#### [GIVEN MATERIAL]
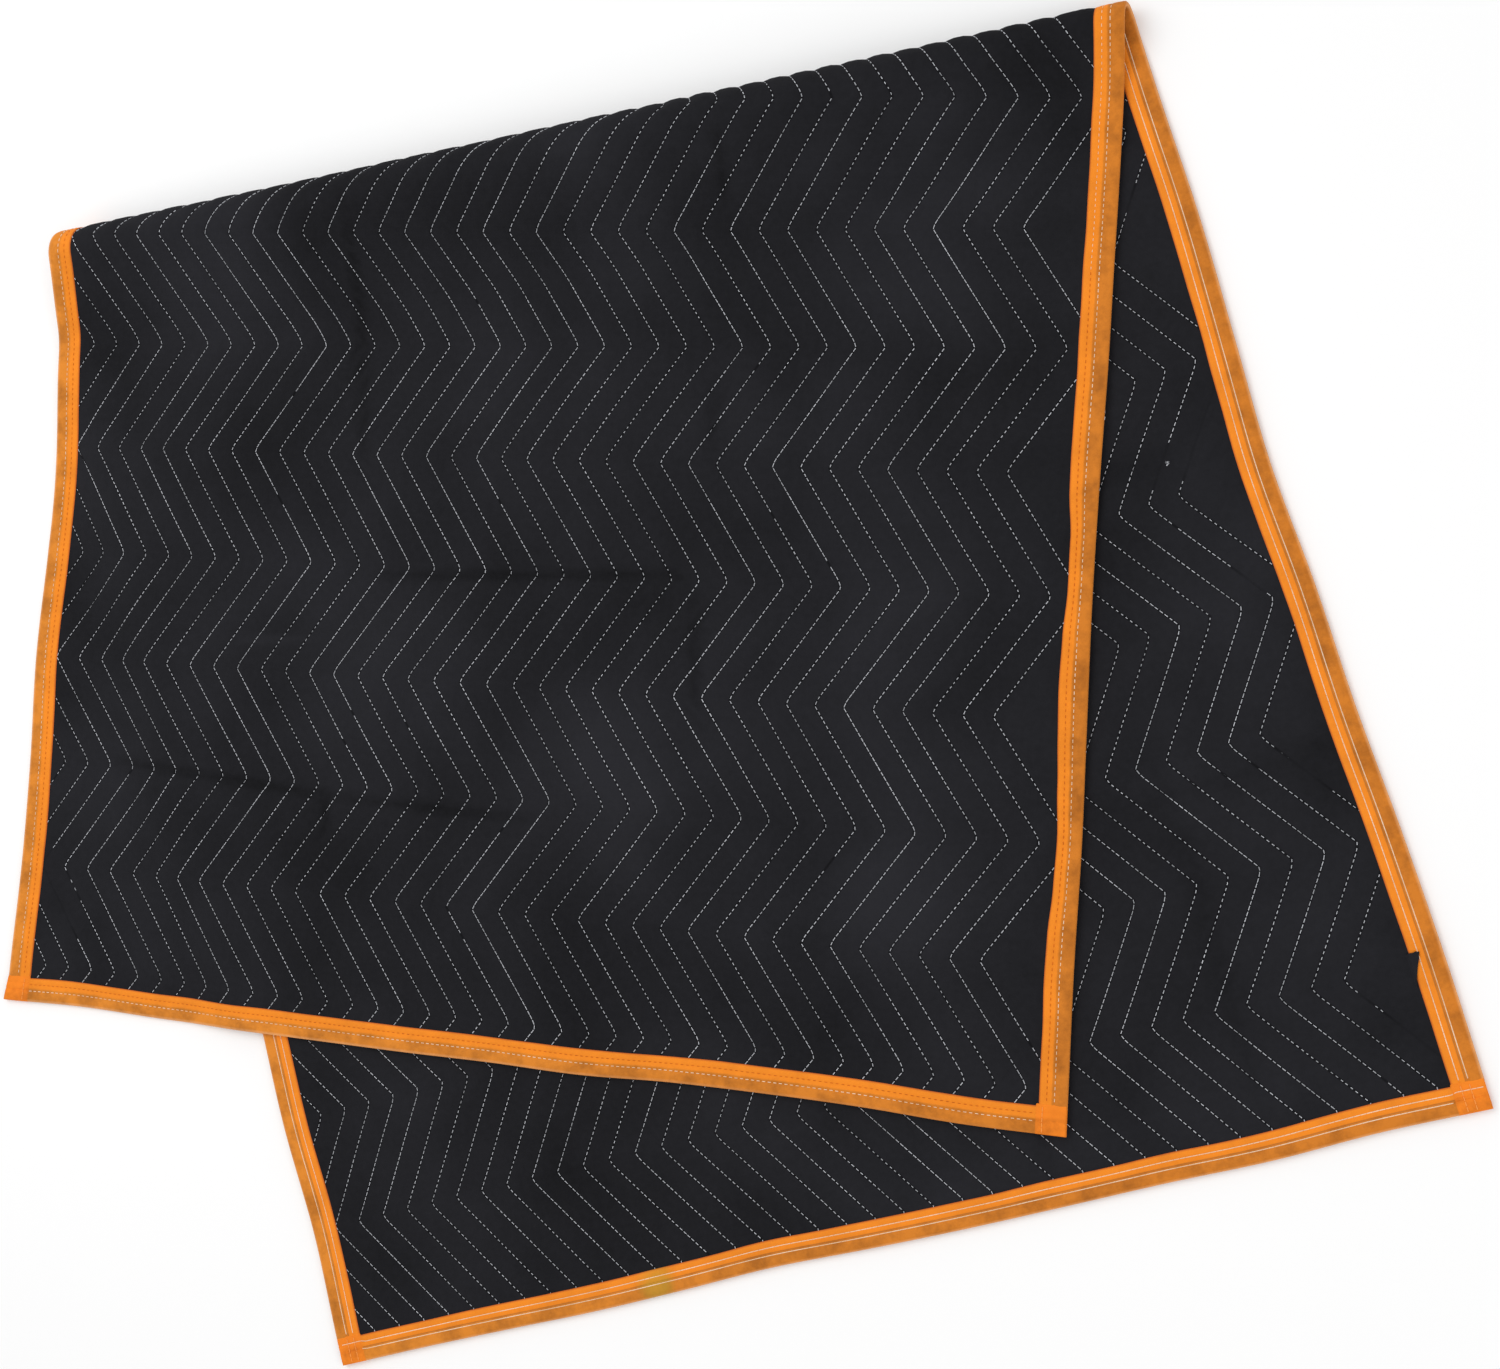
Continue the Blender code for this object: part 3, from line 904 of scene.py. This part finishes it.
def quilting(name, side, material, sizes):
    """All zigzag seams on one face of the pad, up to where the tapes cover them."""
    marks = seam_stations(sizes.quilting_stitch)
    # The thread is pulled tighter on the inner face
    half = sizes.quilting_thread / 2 * (0.9 if side > 0 else 1.0)
    count = len(marks) // STITCH_PARTS - 1
    seams = LAST_SEAM - FIRST_SEAM + 2
    chance = random.Random(11 if side < 0 else 12)
    spare = [chance.uniform(0.0, 1.0) for _ in range(seams * count)]
    tightness = [chance.uniform(3.8, 5.2) for _ in range(seams)]

    def place(row, number, shape):
        seam = FIRST_SEAM + row
        first = number * STITCH_PARTS
        luck = spare[row * count + number]
        # The tension changes along a seam, so some stretches are dashes and some nearly a line
        slack = waves(seam * 1.7, marks[first] * 4, side * 9.1)
        cover = min(max(tightness[row] + 0.8 * luck - 0.4 + 2.4 * slack, 3.0), 7.5)
        last = math.floor(first + cover)
        share = first + cover - last
        low = marks[first]
        high = marks[last] * (1 - share) + marks[last + 1] * share
        base = (seam - MIDDLE_SEAM) * SEAM_PITCH
        ends = [(base + zigzag(v), v) for v in (low, high)]
        covered = min(edge_distance(u, v) for u, v in ends) < SIDE_TAPE_START - UNDER_TAPE
        if luck > MISSING_ABOVE or covered or thread_out(seam, low, side):
            return None
        return thread_bar(shape, *[(u, v, half_thickness(u, v)) for u, v in ends], half, side)

    return stitch_rows(name, count, seams, place, material)


def tape_seams(name, material, sizes, white):
    """The lines of stitches that hold the four tapes, in white thread or in orange."""
    pitch, half = sizes.tape_stitch, sizes.tape_thread / 2
    edges = tape_edges()
    count = math.ceil(PAD_LENGTH / pitch)
    heights = {across: (share, abs(height) / 1000) for across, share, height in TAPE_PROFILE}

    def place(row, number, shape):
        edge = edges[row // len(TAPE_LINES)]
        across, cover, thickness = TAPE_LINES[row % len(TAPE_LINES)]
        length = (edge.end - edge.start).length
        along = (number + 0.5) * pitch
        from_end = min(along, length - along)
        stopped = edge.turned and from_end < TURNED_END + 0.001 and across != END_TO_END_LINE
        by_fold = edge.name == "right_edge_tape" and along < WHITE_UP_TO
        orange = across == ORANGE_LINE and not by_fold
        if from_end < 0.004 or stopped or white == orange:
            return None
        share, height = heights[across]
        side = 1 if across < 1 else -1
        ends = []
        for way in (-0.5, 0.5):
            flat, lift = tape_point(edge, along + way * cover * pitch, share, side)
            ends.append((flat.x, flat.y, height + lift + THREAD_LIFT))
        return thread_bar(shape, *ends, half * thickness, -side)

    return stitch_rows(name, count, len(edges) * len(TAPE_LINES), place, material)


def closing_seams(name, material, sizes):
    """The seams that close a hem's turned ends, and show faintly under a thin cover of fibres."""
    hems = [edge for edge in tape_edges() if edge.turned]
    half = sizes.tape_thread / 2 * 0.8

    def place(row, number, shape):
        # Two lines, ends and faces for each hem, but the outer face has only one line
        edge, second, end, outer = hems[row // 8], row // 4 % 2, row // 2 % 2, row % 2
        if second and outer:
            return None
        from_end = OUTER_CLOSING_LINE if outer else INNER_CLOSING_LINES[second]
        along = from_end if end else (edge.end - edge.start).length - from_end
        side = 1 if outer else -1
        ends = []
        for share in CLOSING_STITCH:
            flat, lift = tape_point(edge, along, share + CLOSING_PITCH * number, side)
            ends.append((flat.x, flat.y, TURNED_FACE + lift + THREAD_LIFT))
        return thread_bar(shape, *ends, half, -side)

    return stitch_rows(name, 5, 8 * len(hems), place, material)


def loose_ends(name, material, sizes):
    """Short ends of thread that lie on the inner face."""
    half = sizes.quilting_thread / 2

    def place(row, number, shape):
        u, v, to_u, to_v = [value / 1000 for value in LOOSE_ENDS[number]]
        ends = [(*end, half_thickness(*end)) for end in ((u, v), (to_u, to_v))]
        return thread_bar(shape, *ends, half * 1.3, 1)

    return stitch_rows(name, len(LOOSE_ENDS), 1, place, material)


# The torn scrap by the right edge tape: first corner, length along it, width, and how it widens
SCRAP_CORNER = (0.4755, 0.104)
SCRAP_LENGTH = 0.0275
SCRAP_WIDTH = 0.002
SCRAP_WIDENS = 0.0105


def torn_scrap(name, material):
    """A torn scrap of the cloth that has frayed out over the right edge tape on the inner face."""
    columns, rows = 8, 12
    bm = grid(columns, rows)
    wear_and_crease_shading = bm.verts.layers.float.new("wear_and_crease_shading")
    for vert in bm.verts:
        across, along = vert.co.x / columns, vert.co.y / rows
        ragged = 0.0008 * waves(across * 9, along * 14, 7.7)
        torn = 0.0014 * waves(across * 6, 2.2, 7.7) * along
        v = SCRAP_CORNER[1] + SCRAP_LENGTH * along + torn
        width = SCRAP_WIDTH + SCRAP_WIDENS * max(0.0, along - 0.12)
        u = SCRAP_CORNER[0] + width * across + ragged
        # It rises over the tape's inner edge
        lift = 0.0016 + 0.0016 * smooth((u - 0.4765) / 0.002)
        vert[wear_and_crease_shading] = 0.1
        vert.co = (u, v, lift + 0.0004 * along * across)
    bmesh.ops.solidify(bm, geom=bm.faces[:], thickness=0.0005)
    keep_flat(bm, lambda vert: vert.co.xy)
    for vert in bm.verts:
        vert.co = folded(*vert.co)
    return finished(bm, name, material)


def chosen_colour(name, description, hexadecimal):
    """A colour that a user can change, from an sRGB hex value."""
    shown = {"name": name, "description": description, "subtype": "COLOR"}
    return FloatVectorProperty(**shown, size=3, min=0, max=1, default=linear(hexadecimal))


def chosen_length(name, description, length):
    """A length that a user can change."""
    shown = {"name": name, "description": description, "unit": "LENGTH"}
    return FloatProperty(**shown, default=length, min=length / 2, max=length * 2)


class MOVINGPAD_PG_sizes(bpy.types.PropertyGroup):
    """Sizes of the stitching"""

    quilting_stitch: chosen_length("Quilting stitch", "From one quilting stitch to the next", 0.0047)
    quilting_thread: chosen_length("Quilting thread", "Width of the quilting thread", 0.00084)
    tape_stitch: chosen_length("Tape stitch", "From one stitch of a tape to the next", 0.00485)
    tape_thread: chosen_length("Tape thread", "Width of the thread that holds the tapes", 0.00105)


class MOVINGPAD_PG_colours(bpy.types.PropertyGroup):
    """Colours of the cloth, the tape, the threads and the floor"""

    # The two cloth colours are also the ends of the painted crease shading: darker in troughs, paler on
    # ridges
    cloth_dark: chosen_colour("Cloth", "Least worn cloth", "131315")
    cloth_pale: chosen_colour("Rubbed cloth", "Cloth rubbed by packing", "27272B")
    tape_bright: chosen_colour("Tape", "Clean inner half", "F28A1E")
    tape_dull_left: chosen_colour("Soiled tape, left", "Outer half at the left", "DE8629")
    tape_dull_right: chosen_colour("Soiled tape, right", "Outer half at the right", "D27B22")
    # The tape edge colour is painted shade where the tape meets the cloth
    tape_edge_shade: chosen_colour("Tape edge", "Cut inner edges of the tape", "C05C24")
    tape_rim: chosen_colour("Tape rim", "Tape round the pad's edge", "EAA262")
    # The tape crease colour is painted shade in the groove between the tape's two halves
    tape_crease_shade: chosen_colour("Tape crease", "Dirt between the two halves", "B8702C")
    tape_turned: chosen_colour("Turned ends", "Tape of the hems' turned ends", "F6861E")
    tape_stain: chosen_colour("Stain", "Oily stain on the lower hem", "B8922A")
    thread_dull: chosen_colour("Thread, dull", "Soiled white thread", "A6A8AC")
    thread_clean: chosen_colour("Thread, clean", "Clean white thread", "DCDEE4")
    tape_thread_dull: chosen_colour("Tape thread, dull", "White thread of the tapes, soiled", "E8C49A")
    tape_thread_clean: chosen_colour("Tape thread, clean", "White thread of the tapes, clean", "FCE4C4")
    tape_thread_covered: chosen_colour("Covered thread", "Thread that shows through the tape", "FAA552")
    orange_thread_dull: chosen_colour("Orange thread, dull", "Soiled orange thread", "BE6018")
    orange_thread_clean: chosen_colour("Orange thread, clean", "Clean orange thread", "D4701E")
    floor: chosen_colour("Floor", "Board that the pad lies on", "F8F8F8")


class MOVINGPAD_OT_stage(bpy.types.Operator):
    """Sets the camera, the lights and the floor"""

    bl_idname = "moving_pad.stage"
    bl_label = "Studio"

    def execute(self, context):
        scene = context.scene
        camera = bpy.data.objects.new("camera", bpy.data.cameras.new("camera"))
        right = Vector((0.91474, -0.26530, -0.30474))
        up = Vector((0.28587, 0.95797, 0.02412))
        forward = Vector((-0.28553, 0.10918, -0.95213))
        turn = Matrix((right, up, -forward)).transposed().to_4x4()
        camera.matrix_world = Matrix.Translation((0.6469, -0.2478, 1.6197)) @ turn
        camera.data.lens = 48
        camera.data.sensor_fit = "HORIZONTAL"
        camera.data.clip_start = 0.01
        scene.collection.objects.link(camera)
        scene.camera = camera
        scene.view_settings.view_transform = "Standard"

        world = bpy.data.worlds.new("studio")
        world.use_nodes = True
        background = world.node_tree.nodes["Background"]
        background.inputs["Color"].default_value = (1, 1, 1, 1)
        background.inputs["Strength"].default_value = 0.72
        scene.world = world
        for name, place, size, power in (
            ("overhead_softbox", (-0.8, 1.2, 2.4), 2.0, 31),
            ("side_softbox", (1.8, -1.4, 2.0), 1.6, 13),
        ):
            light = bpy.data.lights.new(name, "AREA")
            light.size = size
            light.energy = power
            lamp = bpy.data.objects.new(name, light)
            lamp.location = place
            lamp.rotation_euler = (-Vector(place)).to_track_quat("-Z", "Y").to_euler()
            scene.collection.objects.link(lamp)

        bm = bmesh.new()
        bmesh.ops.create_grid(bm, x_segments=1, y_segments=1, size=6)
        bmesh.ops.translate(bm, verts=bm.verts[:], vec=(0, 0, -0.0004))
        mesh = bpy.data.meshes.new("studio_floor")
        bm.to_mesh(mesh)
        bm.free()
        floor = bpy.data.objects.new("studio_floor", mesh)
        floor.data.materials.append(board(scene.moving_pad_colours))
        scene.collection.objects.link(floor)
        return {"FINISHED"}


class MOVINGPAD_OT_panel(bpy.types.Operator):
    """Builds the quilted cloth, with its torn scrap"""

    bl_idname = "moving_pad.panel"
    bl_label = "Quilted cloth"

    def execute(self, context):
        panel = quilted_panel(context.scene.moving_pad_colours)
        torn_scrap("torn_cloth_scrap", panel.data.materials[0])
        return {"FINISHED"}


class MOVINGPAD_OT_bindings(bpy.types.Operator):
    """Folds the four tapes round the pad's edges"""

    bl_idname = "moving_pad.bindings"
    bl_label = "Bindings"

    def execute(self, context):
        material = binding_tape(context.scene.moving_pad_colours)
        for edge in tape_edges():
            tape(edge, material)
        return {"FINISHED"}


class MOVINGPAD_OT_quilting(bpy.types.Operator):
    """Sews the zigzag seams on both faces"""

    bl_idname = "moving_pad.quilting"
    bl_label = "Quilting seams"

    def execute(self, context):
        colours, sizes = context.scene.moving_pad_colours, context.scene.moving_pad_sizes
        thread = sewing_thread("white_spun_polyester_thread", colours.thread_dull, colours.thread_clean)
        quilting("outer_face_quilting", -1, thread, sizes)
        quilting("inner_face_quilting", 1, thread, sizes)
        loose_ends("loose_thread_ends", thread, sizes)
        return {"FINISHED"}


class MOVINGPAD_OT_tape_seams(bpy.types.Operator):
    """Sews the tapes on, and closes the hems' turned ends"""

    bl_idname = "moving_pad.tape_seams"
    bl_label = "Tape seams"

    def execute(self, context):
        shades, sizes = context.scene.moving_pad_colours, context.scene.moving_pad_sizes
        white = sewing_thread("white_tape_thread", shades.tape_thread_dull, shades.tape_thread_clean)
        dull, clean = shades.orange_thread_dull, shades.orange_thread_clean
        orange = sewing_thread("orange_tape_thread", dull, clean)
        tape_seams("white_tape_seams", white, sizes, True)
        tape_seams("orange_tape_seams", orange, sizes, False)
        faint = shades.tape_thread_covered
        closing_seams("hem_end_seams", sewing_thread("covered_tape_thread", faint, faint), sizes)
        return {"FINISHED"}


class MOVINGPAD_PT_panel(bpy.types.Panel):
    """Lists the pad's sizes, colours and pieces"""

    bl_idname = "MOVINGPAD_PT_panel"
    bl_label = "Moving Pad"
    bl_space_type = "VIEW_3D"
    bl_region_type = "UI"
    bl_category = "Moving Pad"

    def draw(self, context):
        for group in (context.scene.moving_pad_sizes, context.scene.moving_pad_colours):
            box = self.layout.box()
            for name in type(group).__annotations__:
                box.prop(group, name)
        for operator in OPERATORS:
            self.layout.operator(operator.bl_idname)


OPERATORS = (
    MOVINGPAD_OT_stage,
    MOVINGPAD_OT_panel,
    MOVINGPAD_OT_bindings,
    MOVINGPAD_OT_quilting,
    MOVINGPAD_OT_tape_seams,
)
CLASSES = (MOVINGPAD_PG_sizes, MOVINGPAD_PG_colours, *OPERATORS, MOVINGPAD_PT_panel)


def register():
    for item in CLASSES:
        bpy.utils.register_class(item)
    bpy.types.Scene.moving_pad_sizes = PointerProperty(type=MOVINGPAD_PG_sizes)
    bpy.types.Scene.moving_pad_colours = PointerProperty(type=MOVINGPAD_PG_colours)


def unregister():
    del bpy.types.Scene.moving_pad_colours
    del bpy.types.Scene.moving_pad_sizes
    for item in reversed(CLASSES):
        bpy.utils.unregister_class(item)


def main():
    register()
    bpy.ops.moving_pad.stage()
    bpy.ops.moving_pad.panel()
    bpy.ops.moving_pad.bindings()
    bpy.ops.moving_pad.quilting()
    bpy.ops.moving_pad.tape_seams()


if __name__ == "__main__":
    main()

#### [STATED PROBLEM]
From the first line above through the line that contains "tightness = [chance.uniform(3.8, 5.2)", quote each line exactly. Output nothing more.

#### [REPLY TO THE EXERCISE]
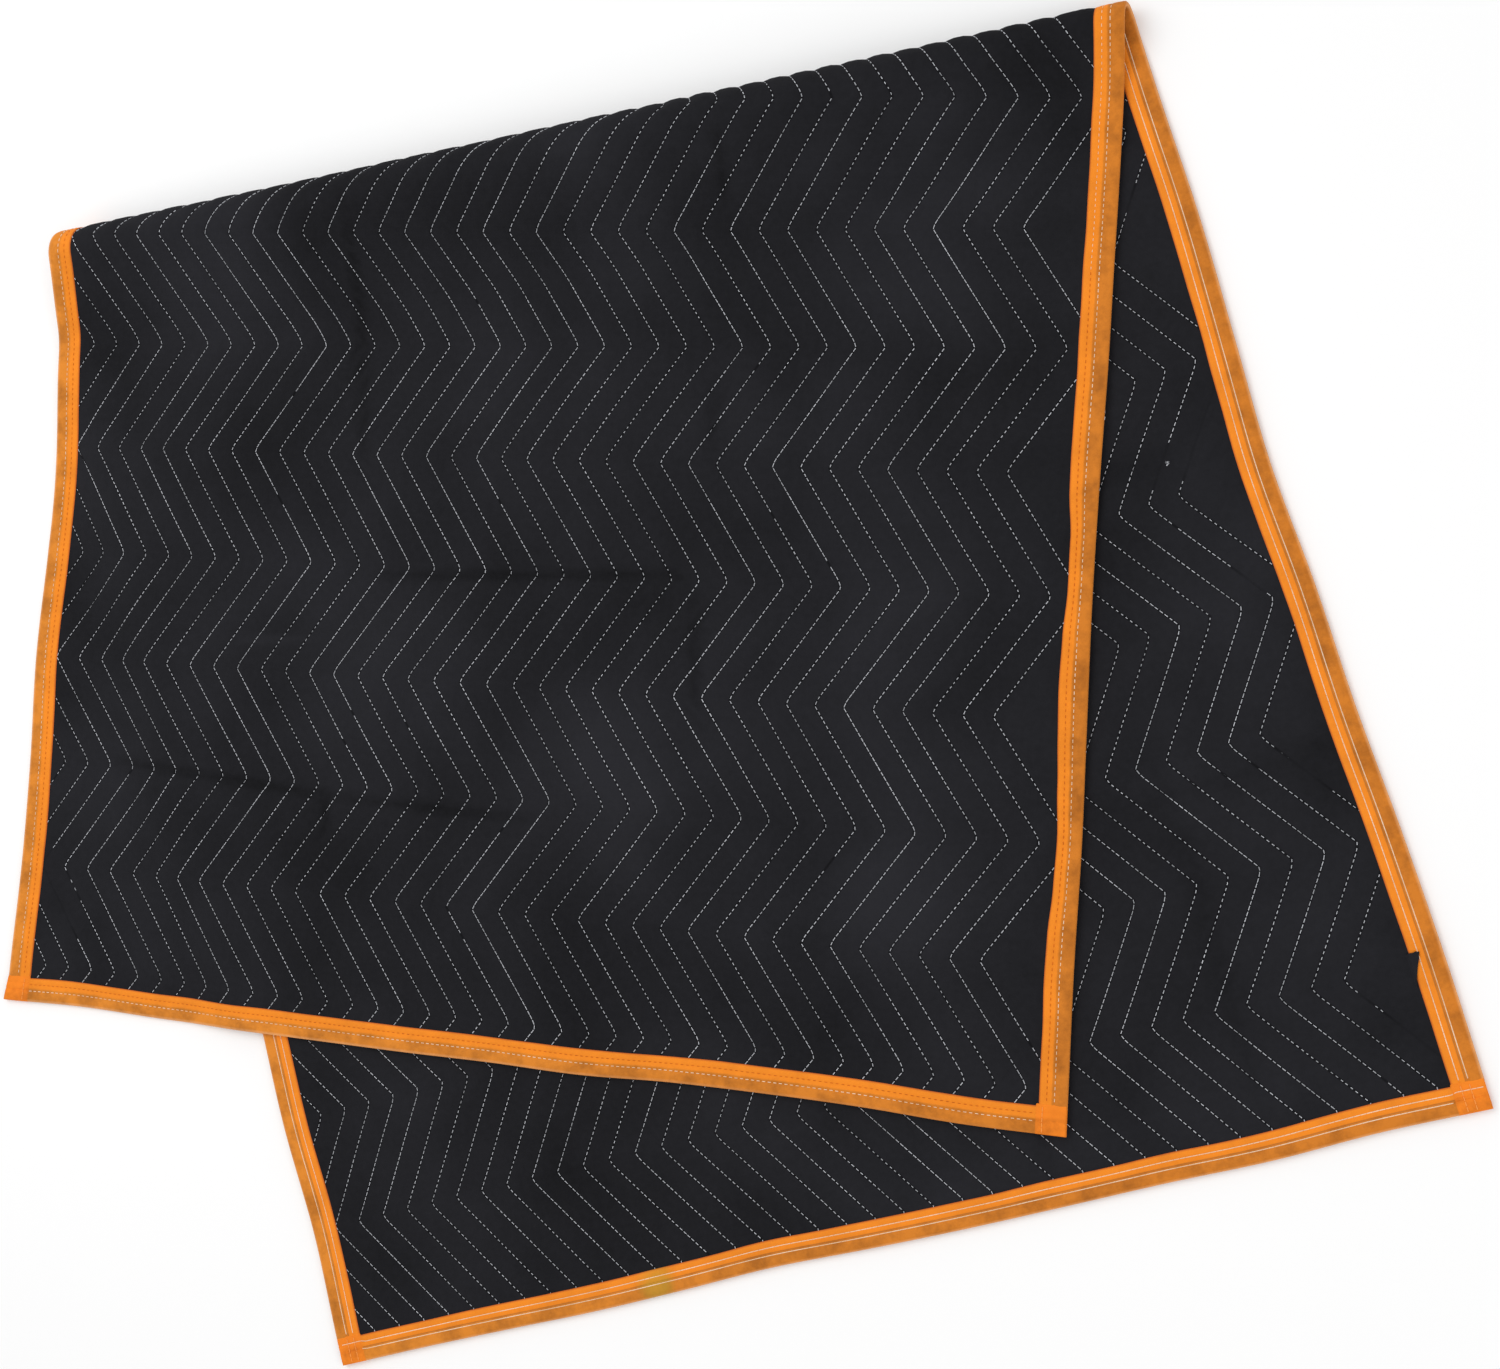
Continue the Blender code for this object: part 3, from line 904 of scene.py. This part finishes it.
def quilting(name, side, material, sizes):
    """All zigzag seams on one face of the pad, up to where the tapes cover them."""
    marks = seam_stations(sizes.quilting_stitch)
    # The thread is pulled tighter on the inner face
    half = sizes.quilting_thread / 2 * (0.9 if side > 0 else 1.0)
    count = len(marks) // STITCH_PARTS - 1
    seams = LAST_SEAM - FIRST_SEAM + 2
    chance = random.Random(11 if side < 0 else 12)
    spare = [chance.uniform(0.0, 1.0) for _ in range(seams * count)]
    tightness = [chance.uniform(3.8, 5.2) for _ in range(seams)]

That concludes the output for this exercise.